Like most of you, I’ve been following the posts and news stories about break-ins, robberies, car prowls, and other crimes in and around our neighborhood. One of our close neighbors had their car window smashed in a few weeks ago—and none of us heard a thing. I try to balance between wariness and paranoia, common sense and complacency. Mostly, I try to focus on what I can do to keep our community as safe as possible.
Many people travel during December, leaving their homes for a few days or weeks. I encourage you to consider a safety plan for your home while making your travel plans. Here are a couple of sites with basic safety/crime prevention tips, and here’s my list:
- Inform your immediate neighbors that you’re going to be gone and ask them to keep an eye on your car and the exterior of your house.
- Lock everything—windows, doors, sheds/garages, cars.
- Leave keys (house and car) with at least one trusted neighbor, along with local emergency contacts and a way to reach you while you’re gone.
- For short trips, ask someone to check your mail—just so that there’s foot traffic up and down your porch and to prevent possible mail/identity theft.
- Ask someone to brush leaves/snow off your car or to keep an eye on your garage.
- For longer trips, either put a hold on mail and paper delivery or ask someone to pick up daily (same with the promotional materials people leave on doorknobs, yellow page books, and other deliveries).
- Keep things normal: consider putting a couple of lamps on a timer; if you have holiday lights or use exterior lights, put them on a timer, too; ask someone to bring trash/recycle/yard waste cans to the curb and back.
- If you’re planning to be away for more than a few days, consider asking someone to come in and check on your house. There are some very responsible teenagers in our neighborhood.
- Find someone you trust to stay in your house. Check references and have your neighbors check in on this person.
- If you have pets, you’ll need to take them into consideration as well; these tips are for property safety only. Special considerations for pets: let your vet know you’re traveling and leave a check or credit card number with them in case of emergency; make sure your pet-sitter has access to travel carriers and driving directions to the emergency clinic; keep copies of pet license numbers and/or microchip numbers current.
Our entire community is safer when we get to know each other. Offer to help your neighbors, and ask for help. Bring in the trash cans for an elderly neighbor, deliver cookies to a newcomer, and talk to people when you see them outside. If you see something suspicious or have concerns, share them—not just with the neighborhood mailing list or the blog, but with the household involved.
Those of us with dogs spend a lot more time on the sidewalk than most people—especially now that it’s dark earlier and the weather isn’t welcoming for an after-dinner stroll. Tica and I are both very aware of the patterns of our neighborhood: what kind of cars people drive, when folks are home, new neighbors… and of course, who has dogs and what time they’re out. We know most of the regulars out walking at various times.
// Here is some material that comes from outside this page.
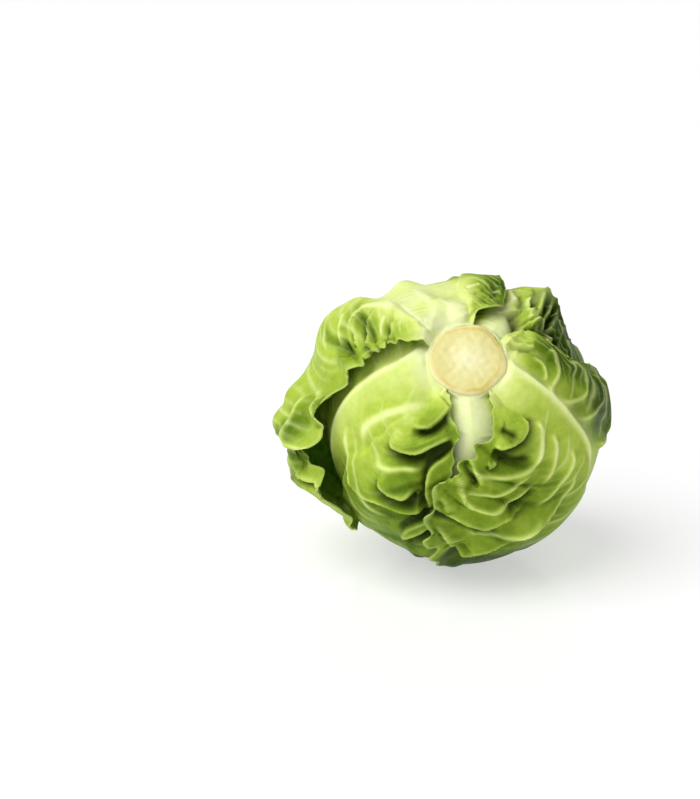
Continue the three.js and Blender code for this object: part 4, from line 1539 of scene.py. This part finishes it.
@dataclass(frozen=True)
class LeafFinish:
    """Waxy green leaf with pale veins, by the blade's tone, vein, gap and edge values; the tone and gap
    values carry painted shade, the vein values painted highlights.

    Scales are cells to the metre, the relief is in metres, and shares say how far a colour covers
    the one under it.
    """

    name: str
    vein_and_highlight_colour: Colour = colour(222, 235, 150)
    edge_colour: Colour = colour(196, 216, 120)
    net_share: float = 0.03
    gap_shade_share: float = 0.9
    vein_and_highlight_share: float = 0.5
    edge_share: float = 0.55
    mottle: float = 0.2
    roughness: float = 0.42
    patch_scale: float = 140
    wrinkle_scale: float = 900
    grain_scale: float = 1500
    relief: float = 0.00018

    def material(self) -> bpy.types.Material:
        """Builds the material.

        Returns:
            The material, which reads the blade's attributes.
        """
        graph = Graph(self.name)
        broad = graph.noise(self.patch_scale, 3)
        fine = graph.noise(self.wrinkle_scale, 3)
        tone = graph.attribute("tone") + (broad - 0.5) * self.mottle * 2 + (fine - 0.5) * self.mottle
        greens = [green.value for green in Green if green is not Green.GAP]
        blade = graph.ramp(tone, tuple((k / (len(greens) - 1), green) for k, green in enumerate(greens)))
        cells = graph.add(
            "ShaderNodeTexVoronoi",
            {"feature": "DISTANCE_TO_EDGE"},
            {"Vector": graph.position(), "Scale": self.wrinkle_scale},
            output="Distance",
        )
        net = 1 - graph.stepped(cells, 0.0, 0.12)
        blade = graph.mix(net * self.net_share, blade, Green.PALE.value)
        # Painted shade: the folds' gaps and the pleats' furrows turn near-black green.
        blade = graph.mix(graph.attribute("gap_shade") * self.gap_shade_share, blade, Green.GAP.value)
        vein = graph.attribute("vein")
        # Pale veins, with painted highlights on the folds' ridges and lips.
        veined_and_highlit = graph.mix(vein * self.vein_and_highlight_share, blade, self.vein_and_highlight_colour)
        edged = graph.mix(graph.attribute("edge") * self.edge_share, veined_and_highlit, self.edge_colour)
        height = graph.noise(self.grain_scale, 4) * 0.4 + net * tone * 0.2 + vein * 0.6 + fine * 0.3
        graph.drive(
            Base_Color=edged,
            Roughness=self.roughness + (fine - 0.5) * 0.25,
            Normal=graph.bump(height, self.relief, 0.8),
        )
        graph.fix(
            Subsurface_Weight=0.12,
            Subsurface_Radius=(0.6, 1.0, 0.25),
            Subsurface_Scale=0.0012,
            Specular_IOR_Level=0.05,
        )
        return graph.material


@dataclass(frozen=True)
class StemFinish:
    """Moist cream pith with a patchy tan ring near the rim.

    Places and the ring's wander are shares of the way out to the rim, scales are cells to the metre
    and the relief is in metres.
    """

    name: str = "cut_pith"
    pith: tuple[tuple[float, Colour], ...] = (
        (0.0, colour(240, 236, 188)),
        (0.5, colour(228, 222, 155)),
        (0.78, colour(224, 215, 141)),
        (0.88, colour(226, 215, 150)),
        (1.0, colour(230, 229, 168)),
    )
    speckle_colour: Colour = colour(228, 204, 130)
    speckle_share: float = 0.25
    ring_colour: Colour = colour(216, 190, 92)
    ring_wander: float = 0.24
    ring_grows: Station = (0.76, 0.83)
    ring_fades: Station = (0.84, 0.9)
    wander_scale: float = 420
    patch_scale: float = 330
    speckle_scale: float = 1500
    grain_scale: float = 1300
    relief: float = 0.0002

    def material(self) -> bpy.types.Material:
        """Builds the material.

        Returns:
            The material, which reads the stub's attribute.
        """
        graph = Graph(self.name)
        out = graph.attribute("out") + (graph.noise(self.wander_scale, 4) - 0.5) * self.ring_wander
        speckle = graph.stepped(graph.noise(self.speckle_scale, 4), 0.55, 0.75)
        ring = graph.stepped(out, *self.ring_grows) - graph.stepped(out, *self.ring_fades)
        patchy = graph.stepped(graph.noise(self.patch_scale, 3), 0.35, 0.65) * 0.75 + 0.15
        pith = graph.mix(speckle * self.speckle_share, graph.ramp(out, self.pith), self.speckle_colour)
        pith = graph.mix(ring * patchy, pith, self.ring_colour)
        grain = graph.noise(self.grain_scale, 5)
        graph.drive(
            Base_Color=pith,
            Roughness=0.5 + (grain - 0.5) * 0.3,
            Normal=graph.bump(grain, self.relief, 0.35),
        )
        graph.fix(
            Subsurface_Weight=0.25,
            Subsurface_Radius=(1.0, 0.8, 0.4),
            Subsurface_Scale=0.002,
            Specular_IOR_Level=0.5,
        )
        return graph.material


# ---------------------------------------------------------------- studio


@dataclass(frozen=True)
class Lamp:
    """Even light from one direction, softened over a spread in degrees."""

    name: str
    towards: tuple[float, float, float]
    strength: float
    spread: float = 60

    def build(self) -> None:
        """Hangs the lamp."""
        data = bpy.data.lights.new(self.name, "SUN")
        data.energy, data.angle = self.strength, math.radians(self.spread)
        lamp = bpy.data.objects.new(self.name, data)
        bpy.context.collection.objects.link(lamp)
        lamp.rotation_euler = (-Vector(self.towards)).to_track_quat("-Z", "Y").to_euler()


@dataclass(frozen=True)
class Studio:
    """White floor, soft lights and the camera, with its picture in pixels and the rest in metres."""

    picture: tuple[int, int] = (700, 799)
    head_at: tuple[float, float] = (462.0, 419.0)
    lens: float = 150.0
    sensor: float = 36.0
    distance: float = 0.45
    elevation: float = 17.0
    floor_size: float = 4
    floor_grey: float = 0.57
    floor_glow: float = 0.51
    room_light: float = 0.32
    lamps: tuple[Lamp, ...] = (Lamp("key", (-0.62, -0.3, 1.05), 2.45), Lamp("fill", (-0.5, -1, 0.3), 0.7))

    def axes(self) -> tuple[Vector, Vector, Vector]:
        """Axes of the camera.

        Returns:
            Its right, up and backward directions.
        """
        lift = math.radians(self.elevation)
        right = Vector((1, 0, 0))
        back = Vector((0, -math.cos(lift), math.sin(lift)))
        return right, back.cross(right), back

    def camera(self) -> None:
        """Points the camera so that the head's centre falls on its place in the picture."""
        width, height = self.picture
        metres = self.distance * self.sensor / self.lens / height
        right, up, back = self.axes()
        centre = Vector((0, 0, LIE.centre_height * MM))
        target = centre - right * (self.head_at[0] - width / 2) * metres
        target += up * (self.head_at[1] - height / 2) * metres
        data = bpy.data.cameras.new("camera")
        data.lens, data.sensor_width = self.lens, self.sensor
        camera = bpy.data.objects.new("camera", data)
        bpy.context.collection.objects.link(camera)
        turn = Matrix((right, up, back)).transposed().to_4x4()
        camera.matrix_world = Matrix.Translation(target + back * self.distance) @ turn
        bpy.context.scene.camera = camera

    def floor(self) -> None:
        """Lays a wide glossy white floor."""
        bpy.ops.object.select_all(action="DESELECT")
        bpy.ops.mesh.primitive_plane_add(size=self.floor_size)
        floor = bpy.context.object
        floor.name = "floor"
        graph = Graph("white_floor")
        graph.fix(
            Base_Color=(self.floor_grey, self.floor_grey, self.floor_grey, 1),
            Metallic=0.0,
            Roughness=0.2,
            Specular_IOR_Level=0.8,
            Emission_Color=(1, 1, 1, 1),
            Emission_Strength=self.floor_glow,
        )
        floor.data.materials.append(graph.material)

    def room(self) -> None:
        """Lights the room evenly from all round."""
        world = bpy.data.worlds.new("white_room")
        world.use_nodes = True
        background = world.node_tree.nodes["Background"]
        background.inputs["Color"].default_value = (1, 1, 1, 1)
        background.inputs["Strength"].default_value = self.room_light
        bpy.context.scene.world = world

    def build(self) -> None:
        """Sets the studio up."""
        self.floor()
        self.room()
        for lamp in self.lamps:
            lamp.build()
        self.camera()
        bpy.context.scene.view_settings.view_transform = "Standard"


# ---------------------------------------------------------------- the whole part


def dress(piece: bpy.types.Object, node: str, material: bpy.types.Material) -> None:
    """Gives a piece its finish and says which solid it stands for.

    Args:
        piece: the finished piece.
        node: the solid that it replaces.
        material: the finish.
    """
    piece.data.materials.clear()
    piece.data.materials.append(material)
    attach(piece, "root")
    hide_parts(node)
    log.info("%s: %d faces, for %s", piece.name, len(piece.data.polygons), node)


def main() -> None:
    """Builds the head from the inside out, then the studio."""
    logging.basicConfig(level=logging.INFO, format="%(name)s: %(message)s")
    heart = Heart()
    underlay = Underlay(heart.radius(*Underlay.places()))
    outer_finish = LeafFinish("green_leaf").material()
    inner_finish = LeafFinish("inner_green_leaf").material()
    dress(heart.build(), "heart", inner_finish)
    dress(Stem().build(), "stem", StemFinish().material())
    forms = [inner_form(number) for number in range(len(INNER_AZIMUTHS))] + list(OUTER_LEAVES)
    for number, form in enumerate(forms):
        leaf = Leaf(form, number + 1).build(underlay)
        dress(leaf, form.node, inner_finish if form.slot == "inner_leaf" else outer_finish)
    Studio().build()


if __name__ == "__main__":
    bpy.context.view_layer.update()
    main()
I feel like I could reliably identify someone who was out of place, and I’m confident I would notice someone suspicious loading your TV into a van.
Tica and I are a great team to enlist for help watching your house. Your block probably has a few dogs out every night for a constitutional—do you know them? They’re potential allies. The missing piece is knowing how to reach you if there is a problem. Does your next door neighbor have a cell number for you while you’re on vacation?
Wishing everyone a safe, warm winter—at home or away!